- Mistype things on purpose. Yes, you read that right. See, Memrise is driven by an algorithm. This algorithm works on a principle of spaced repetition – if you input the word correctly you will see it less often, if you make a mistake you will see it again sooner. It is a good algorithm for minimizing effort and maximizing retention, but, as such things go, it simplifies the reality quite a bit.
(This tip presumes you already know how to type Korean. In the case you don’t here is a series of post about setting up Korean keyboard and learning how to type Korean faster)
Typing the world correctly doesn’t always mean you knew it with 100% certainty.
Sometimes, I find I accidentally guess the word. Other times, another word I reviewed recently sparks my memory. But even though I guessed it correctly, I just don’t feel that I really knew the word. And sure enough, often when the word comes up later, I am clueless.
I got into habit of just hitting an extra ㄴ when I’m too uncertain about a Korean word. I still do try to type the word as correctly as possible so that I get the practice and so that Memrise can do the comparison for me:
By making this deliberate mistake you are tricking the program to show you the word sooner. Consider it one of the Memrise cheats.
→ How to learn Korean
- Add collocations and idioms to your courses. Everyone agrees making your own course is the best way to get the most out of Memrise (or any other spaced repetition program you use). Just like everyone agrees that adding a word in context is a lot better than learning the word in isolation. Following this advice I diligently added sample sentences too, for every word I added.
But very soon I found this to be way overwhelming.
Expectedly, a whole sentence takes a lot longer to type. It also makes it a lot easier to make a typo. One little mistake and you find yourself typing the same long sentence over and over again until you convince the algorithm that you really do know it and it was an honest mistake. In addition, translating the whole sentence correctly is especially difficult for Korean. “I have a friend.” could be 친구 있어요. 친구가 있습니다. 저는 친구 있어요. 저는 친구가 있어요. 친구 있다. etc. Even though you may know all of these sentences, you either have to give yourself clues which exact sentence the program is expecting, or resolve to guesswork.
I finally solved this problem by adding collocations instead of whole sentences.

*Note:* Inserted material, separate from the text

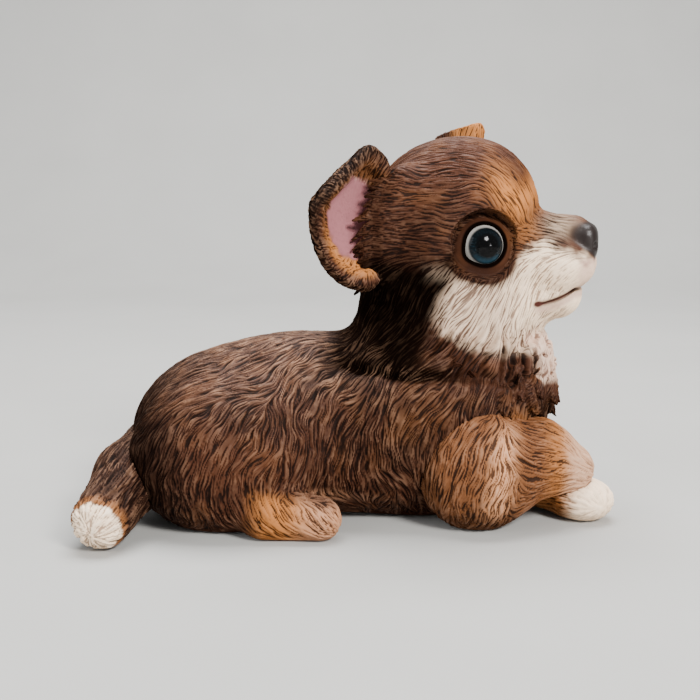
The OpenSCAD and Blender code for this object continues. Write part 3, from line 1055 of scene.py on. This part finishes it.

Collocations are word combinations that are used often and sound natural to native speakers. For example, in English words “big” and “large” have basically the same meaning. Yet “big trouble” sounds right while “large trouble” doesn’t. Similarly, “big decision” sounds natural, while “large decision” doesn’t. Same happens in Korean language too.
Then there are idioms. Unlike with collocations, where making a mistake such as saying “large trouble” will still allow the native speaker to understand what you mean even if they cringe a bit, with idioms it is impossible to know their meaning without learning them directly.
For example, “at large” has nothing to do with size or being big, and all to do with being free, but there is no way to know this just by knowing the meaning of the word large.
In conclusion, by inputting idioms and collocations, you get the benefit of a context when learning the new word without the added trouble of struggling with whole sentences.
For Korean, I use Naver’s dictionary idiom list which is on the bottom of every page for the English translation:
This is an example of some of the collocations that Naver dictionary gives for Korean word 준비. For each Korean word I usually select two or three collocations max so as not to overwhelm myself when time to review comes.
I hope these two quick Memrise tips will speed up your vocabulary learning and make it more effective.
Are you using Memrise to learn Korean vocabulary? What are you favorite Memrise tips?